I’d felt more like a new-born giraffe trying to acclimate to its immense limbs with those same lengths of carbon fibre on my own feet.  
Jackson came over to give me a hug, and flashed a reassuring smile as he sat down to adjust the straps on his boots. His were for snowboarding, and so much more forgiving, much less rigid than mine: it was as if my feet had been encased in lightweight stone.
I gave the blizzard one last look before sitting down myself to wait. That blinding white mountainside had already been acquainted with the novice bite of my skis sliding down the tiniest incline, and yet at that moment, I almost felt as if that once had been enough.
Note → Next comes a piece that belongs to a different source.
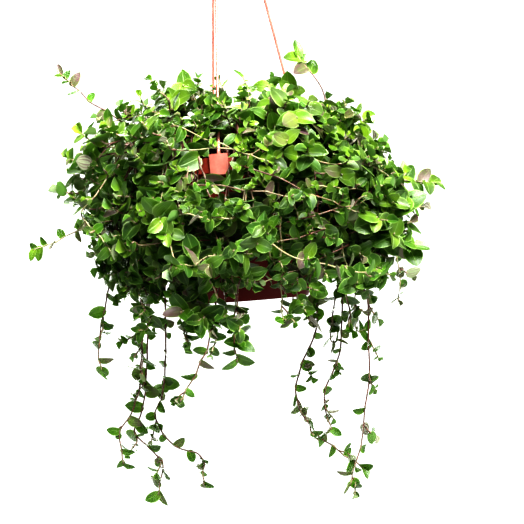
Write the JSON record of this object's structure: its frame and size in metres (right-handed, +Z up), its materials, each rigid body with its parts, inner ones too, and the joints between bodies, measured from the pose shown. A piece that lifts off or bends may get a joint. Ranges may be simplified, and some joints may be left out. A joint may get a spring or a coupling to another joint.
{
  "type": "turtle vine in a hanging pot",
  "caption": "Small-leaved trailing plant with a dense leafy head and long hanging stems, growing in a round tapered pot that hangs by thin strands from a hook.",
  "frame": {"origin": "the point of the hook that bears on the rail it hangs from", "axes": "+Z up along the hang, front faces -Y, +X to the right of the front view"},
  "size_m": [0.3495, 0.2776, 0.617],
  "materials": {
    "pot_plastic": "satin terracotta red moulded plastic",
    "hanger_plastic": "satin salmon red moulded plastic",
    "soil": "dark crumbly potting soil",
    "foliage": "glossy fleshy green leaves on purplish stems"
  },
  "bodies": {
    "root": {"draped_stem_1": "foliage", "draped_stem_2": "foliage", "draped_stem_3": "foliage", "draped_stem_4": "foliage", "draped_stem_5": "foliage", "draped_stem_6": "foliage", "hanger_hook": "hanger_plastic", "hanger_strand_back_left": "hanger_plastic", "hanger_strand_back_right": "hanger_plastic", "hanger_strand_front": "hanger_plastic", "pot": "pot_plastic", "soil": "soil", "trail_centre": "foliage", "trail_centre_short": "foliage", "trail_far_left": "foliage", "trail_left_inner": "foliage", "trail_left_long": "foliage", "trail_left_lowest": "foliage", "trail_right_long": "foliage", "trail_right_lowest": "foliage", "trail_right_short": "foliage", "vine_head": "foliage"}
  },
  "joints": []
}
Skiing was a sport which required more effort than you might think, leaving your legs sore from unaccustomed exertions and stripping you of the confidence that you’d ever improve.
‘I think we’ll give it a go’ Jackson said to me, pulling his ski mask over his mouth and dragging his broad snowboard out into the quiet oblivion.

Still not sure if I was even ready, I tugged at my gloves again, lifted my skis to my shoulder, and followed him out into my own personal snow-globe. 

Wednesday, 8 February 2017

Creative Non-Fiction - A Peace of Mourning

Hey, it's been....well, a while since I last posted in here - since the Poetry Challenge back in October (jeez) but as I am back into a prose creative writing module, I think I could start uploading each week's assigned piece. The focus of last week's piece was Nature Writing, and finding a small piece of nature to concentrate on. I chose a part of a nearby graveyard. I hope you like it as much as those in my class did.
(NB: This is now the updated version)

I should’ve felt some kind of emotion coming to this place, but all I felt was peace. Peace at the solitude wrapped in a white noise of bird song and the dull colourless rush of traffic. Peace beneath the blinding cold midwinter sun. Peace at the satisfying sound of my steps scraping and clicking against the stone underfoot.

Dewy grass muted those steps as I turned aside towards a small tree which appeared to be bursting from the very lungs of the grave’s occupant. In tarnished metal letters I’d find their name, how old they’d been, and who might miss them, but that didn’t matter to me as I’d cast my eyes over more personal stones enough to know what I’d see. Instead I gazed upwards towards a trunk and boughs twice as dense as expected due to a choking burden of glossy prickling holly and matt club-leaved ivy, their ropy tendons clinging with lethal tenacity to the bark. With another nip of earth-scented breeze, those boughs also became twice as vocal, their collective leaves susurrating smoothly against one another. I’d often heard such a sound in every other graveyard I had visited. Breath of the dead, perhaps?

A shiver of colour induced me to look down again to a carpet of damp fleshy leaves which had all but reburied the dead, gravestones and all, leaving just the coarse and weathered tips to protrude. I wondered whose relative had had the bright idea to sow such rampant plants. Their only charm was their tiny stems from which burst a small star of fine purplish-white petals, but even then the winter air had already robbed some of their colour, leaving them to shake their faded and downturned heads. Their act seemed as much in self-pity as in reverence of the stately crows perched atop the stones, a feeling mirrored in myself.


I felt that birds, with their free-roaming wings, were the embodiment of each individual soul interred beneath the ground, at liberty to go where they wanted but always return to this exact same place. The silhouettes of gulls ghosting and laughing overhead was rippled and reflected in the water pooled in a fallen gravestone. The distant twitter of small birds had formed a fabric of natural sound which vied for supremacy over the modern roar. By this point, the clouds were drawing nearer, trailing rain like soft grey feathers, compelling me to leave. As I did, the sound of children shouting and a dog barking somewhere echoed around me so they were shouting and barking everywhere. They were unafraid of the rain.